Bjarne Stroustrup talks about UDL's in this C++11 talk, in the first section on type-rich interfaces, around 20 minute mark.

His basic argument for UDLs takes the form of a syllogism:

  1. "Trivial" types, i.e., built-in primitive types, can only catch trivial type errors. Interfaces with richer types allow the type system to catch more kinds of errors.

  2. The kinds of type errors that richly typed code can catch have impact on real code. (He gives the example of the Mars Climate Orbiter, which infamously failed due to a dimensions error in an important constant).

  3. In real code, units are rarely used.

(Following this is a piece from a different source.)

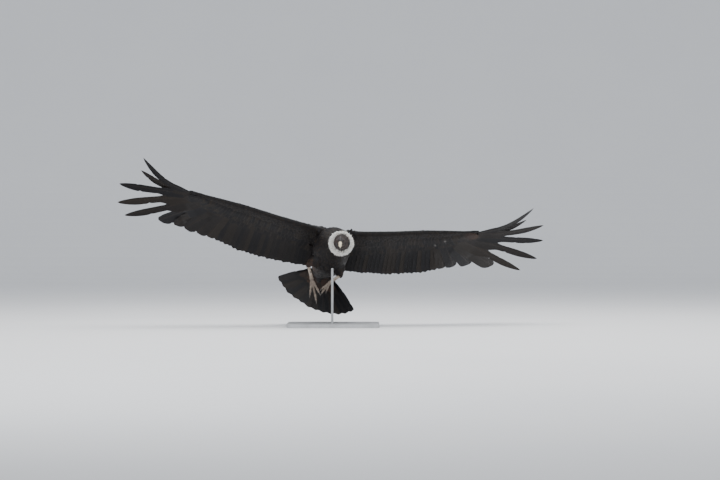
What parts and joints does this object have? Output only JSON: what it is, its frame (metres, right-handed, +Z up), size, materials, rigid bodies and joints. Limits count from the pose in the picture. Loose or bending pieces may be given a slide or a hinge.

People don't use them, because incurring runtime compute or memory overhead to create rich types is too costly, and using pre-existing C++ templated unit code is so notationally ugly that no one uses it. (Empirically, no one uses it, even though the libraries have been around for a decade).

  4. Therefore, in order to get engineers to use units in real code, we needed a device that (1) incurs no runtime overhead and (2) is notationally acceptable.


Supporting compile-time dimension checking is the only justification required.

auto force = 2_N; 
auto dx = 2_m; 
auto energy = force * dx; 

assert(energy == 4_J); 

See for example PhysUnits-CT-Cpp11, a small C++11, C++14 header-only library for compile-time dimensional analysis and unit/quantity manipulation and conversion. Simpler than Boost.Units, does support unit symbol literals such as m, g, s, metric prefixes such as m, k, M, only depends on standard C++ library, SI-only, integral powers of dimensions.